Step 4: List Names of the Organizers
The Organizer is someone who is involved with the LLC formation. The Organizer may or may not be a member, such as a mentor, attorney, or accountant, but any of the initial member(s) could be listed as an organizer.
At least one organizer is required to be listed.
Step 5: Select the Term of the LLC
The term of the LLC refers to the length of time the LLC is to exist.
Most LLCs will be perpetual as there isn’t a set end date in mind for the business. However, if there is a predetermined date the LLC will close, check the box and enter the date. This is more common for investment-related entities.
Otherwise, leave blank. Â
Step 6: Choose the Management Structure
The next step provides information regarding whether the LLC is Manager-Managed or Member-Managed.
AÂ Member-Managed LLCÂ means the Members are involved with the day-to-day operations of the business. Many LLCs are operated and run by the owner, in which case would be Member-Managed.
AÂ Manager-Managed LLCÂ refers to a Limited Liability Company that hires a manager to run the business, similar to hiring a CEO of a corporation.
If the LLC will be Manager-Managed, check the box and enter the Manager’s name and address.
Step 7: Indicate the Member’s Liability
This is an optional section, but if any of the LLC Members should be liable for the debts and contracts of the LLC, check the box and enter the Member information.
Step 8: Choose a Delayed Effective Date
An option to choose an effective start day is available for up to 90 days in the future. Some will delay the effective date (starting date) of the LLC if they aren’t ready to start the business, but want the filing out of the way or if they are close to the end of a calendar year.
By default, the effective date is the day the Secretary of State files the formation paperwork. Otherwise, enter a different start date.
Step 9: Include Any Additional Provisions
This is an optional section should additional information regarding the regulation of the LLC needs to be included.
Step 10: File the Articles of Organization
Each of the LLC Organizers from step 4 will review the Articles of Organization to ensure the information provided is correct and sign the document.
The completed Articles of Organization and state filing fee should be sent to:
South Carolina Secretary of State’s Office
Attn: Corporate Filings
1205 Pendleton Street, Suite 525
Columbia, SC 29201
You’ve filed your South Carolina LLC Articles of Organization! Now what?
After the LLC is officially filed with the South Carolina Secretary of State, there are a few additional things to follow up on. Below is a list of some of the tasks to consider.
Prepare a South Carolina LLC Operating Agreement
The operating agreement is an internal document that covers items like ownership rights, profit and loss distribution, member responsibilities, and more.
South Carolina Statute § 33-44-103 states that an LLC Operating Agreement is optional. Despite the Operating Agreement not being required, it is recommended to have one as it can help to prevent disputes among members and protect the LLC’s legal status.

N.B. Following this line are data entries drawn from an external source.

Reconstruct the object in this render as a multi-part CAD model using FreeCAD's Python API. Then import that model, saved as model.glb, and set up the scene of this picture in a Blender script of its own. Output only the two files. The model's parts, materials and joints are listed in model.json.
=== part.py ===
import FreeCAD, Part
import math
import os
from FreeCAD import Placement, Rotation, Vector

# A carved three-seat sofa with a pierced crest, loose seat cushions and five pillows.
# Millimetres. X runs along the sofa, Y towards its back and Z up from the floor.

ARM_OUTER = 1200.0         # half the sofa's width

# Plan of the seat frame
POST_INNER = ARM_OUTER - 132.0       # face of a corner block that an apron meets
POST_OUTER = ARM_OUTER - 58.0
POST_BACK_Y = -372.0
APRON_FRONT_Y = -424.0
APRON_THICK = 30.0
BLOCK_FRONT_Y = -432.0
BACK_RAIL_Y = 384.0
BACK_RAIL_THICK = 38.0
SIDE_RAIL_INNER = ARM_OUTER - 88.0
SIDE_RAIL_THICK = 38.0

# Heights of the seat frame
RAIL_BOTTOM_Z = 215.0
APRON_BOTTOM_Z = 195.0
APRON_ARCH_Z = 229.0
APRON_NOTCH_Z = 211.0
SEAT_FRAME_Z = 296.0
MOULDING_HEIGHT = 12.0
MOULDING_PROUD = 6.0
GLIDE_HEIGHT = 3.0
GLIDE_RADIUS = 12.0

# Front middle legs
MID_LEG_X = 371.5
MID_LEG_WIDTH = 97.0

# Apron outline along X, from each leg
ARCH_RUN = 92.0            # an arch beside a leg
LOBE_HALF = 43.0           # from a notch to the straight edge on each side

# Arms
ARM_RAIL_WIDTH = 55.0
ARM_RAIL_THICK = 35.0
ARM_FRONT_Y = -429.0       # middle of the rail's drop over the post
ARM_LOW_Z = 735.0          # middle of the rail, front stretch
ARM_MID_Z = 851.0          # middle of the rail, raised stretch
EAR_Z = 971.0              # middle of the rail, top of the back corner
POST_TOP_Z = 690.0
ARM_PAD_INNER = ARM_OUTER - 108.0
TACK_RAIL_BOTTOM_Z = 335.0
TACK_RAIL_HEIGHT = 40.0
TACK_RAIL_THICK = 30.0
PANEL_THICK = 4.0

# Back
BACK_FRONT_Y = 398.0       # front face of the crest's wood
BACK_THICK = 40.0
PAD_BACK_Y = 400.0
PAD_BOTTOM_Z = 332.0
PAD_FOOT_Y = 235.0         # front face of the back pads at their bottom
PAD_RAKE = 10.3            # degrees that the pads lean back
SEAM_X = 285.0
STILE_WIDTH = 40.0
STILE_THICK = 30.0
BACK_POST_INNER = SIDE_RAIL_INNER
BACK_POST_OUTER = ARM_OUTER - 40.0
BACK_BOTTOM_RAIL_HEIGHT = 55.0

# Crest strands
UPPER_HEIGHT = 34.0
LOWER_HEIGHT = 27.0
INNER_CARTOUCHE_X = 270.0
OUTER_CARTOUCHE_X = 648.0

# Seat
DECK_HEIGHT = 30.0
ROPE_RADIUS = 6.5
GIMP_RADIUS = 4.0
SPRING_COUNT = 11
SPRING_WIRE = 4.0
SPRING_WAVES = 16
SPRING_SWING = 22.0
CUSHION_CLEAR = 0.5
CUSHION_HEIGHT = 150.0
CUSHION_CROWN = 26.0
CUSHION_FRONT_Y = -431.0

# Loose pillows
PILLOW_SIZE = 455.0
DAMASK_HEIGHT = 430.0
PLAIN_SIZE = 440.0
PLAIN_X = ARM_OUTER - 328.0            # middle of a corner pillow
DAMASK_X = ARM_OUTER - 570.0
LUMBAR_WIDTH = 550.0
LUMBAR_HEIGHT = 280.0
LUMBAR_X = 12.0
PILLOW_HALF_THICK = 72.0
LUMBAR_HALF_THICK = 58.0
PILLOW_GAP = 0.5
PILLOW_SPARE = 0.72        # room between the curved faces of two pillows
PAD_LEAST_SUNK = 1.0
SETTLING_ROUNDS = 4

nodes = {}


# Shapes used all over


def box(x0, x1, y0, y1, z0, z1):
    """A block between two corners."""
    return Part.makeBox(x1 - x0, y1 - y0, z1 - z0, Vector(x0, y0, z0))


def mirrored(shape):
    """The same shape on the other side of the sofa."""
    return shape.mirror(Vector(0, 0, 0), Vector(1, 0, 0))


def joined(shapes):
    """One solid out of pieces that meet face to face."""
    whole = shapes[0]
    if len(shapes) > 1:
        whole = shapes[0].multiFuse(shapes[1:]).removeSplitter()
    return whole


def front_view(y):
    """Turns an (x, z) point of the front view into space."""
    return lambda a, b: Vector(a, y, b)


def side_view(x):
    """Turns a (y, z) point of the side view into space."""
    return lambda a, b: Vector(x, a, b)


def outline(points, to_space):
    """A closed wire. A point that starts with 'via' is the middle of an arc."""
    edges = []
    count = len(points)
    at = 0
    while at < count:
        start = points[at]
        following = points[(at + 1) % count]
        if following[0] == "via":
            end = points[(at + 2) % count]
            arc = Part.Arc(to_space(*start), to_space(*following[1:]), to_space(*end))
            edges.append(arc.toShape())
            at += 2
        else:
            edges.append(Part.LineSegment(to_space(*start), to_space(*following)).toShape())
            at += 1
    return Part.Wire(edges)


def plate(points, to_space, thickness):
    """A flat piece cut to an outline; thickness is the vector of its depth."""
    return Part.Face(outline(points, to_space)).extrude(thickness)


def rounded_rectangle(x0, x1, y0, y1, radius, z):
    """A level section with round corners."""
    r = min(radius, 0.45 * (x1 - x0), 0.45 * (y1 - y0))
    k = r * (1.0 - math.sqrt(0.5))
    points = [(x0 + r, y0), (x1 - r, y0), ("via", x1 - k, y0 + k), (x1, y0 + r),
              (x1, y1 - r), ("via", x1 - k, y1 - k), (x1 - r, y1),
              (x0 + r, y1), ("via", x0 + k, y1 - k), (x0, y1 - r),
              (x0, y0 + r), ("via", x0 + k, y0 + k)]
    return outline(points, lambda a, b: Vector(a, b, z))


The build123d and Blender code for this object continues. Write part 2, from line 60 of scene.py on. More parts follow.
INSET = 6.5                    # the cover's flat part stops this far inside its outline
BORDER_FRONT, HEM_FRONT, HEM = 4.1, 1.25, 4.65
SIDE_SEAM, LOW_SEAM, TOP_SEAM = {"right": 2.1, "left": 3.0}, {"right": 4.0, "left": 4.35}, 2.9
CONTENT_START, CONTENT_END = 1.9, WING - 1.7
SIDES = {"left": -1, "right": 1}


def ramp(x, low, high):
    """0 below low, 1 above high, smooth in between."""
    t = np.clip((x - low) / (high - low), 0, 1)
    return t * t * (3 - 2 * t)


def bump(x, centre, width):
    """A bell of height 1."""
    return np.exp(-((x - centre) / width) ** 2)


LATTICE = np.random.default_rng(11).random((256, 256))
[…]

Related: How to Create a South Carolina Operating Agreement
Obtain an EIN
The EIN or Employer Identification Number (also called a Federal Employer Identification Number or FEIN) is a unique 9-digit tax identification number that is assigned by the Internal Revenue Service (IRS).
The EIN will be needed before filing business tax returns, opening a business bank account, hiring employees, registering for business licenses and permits, and more.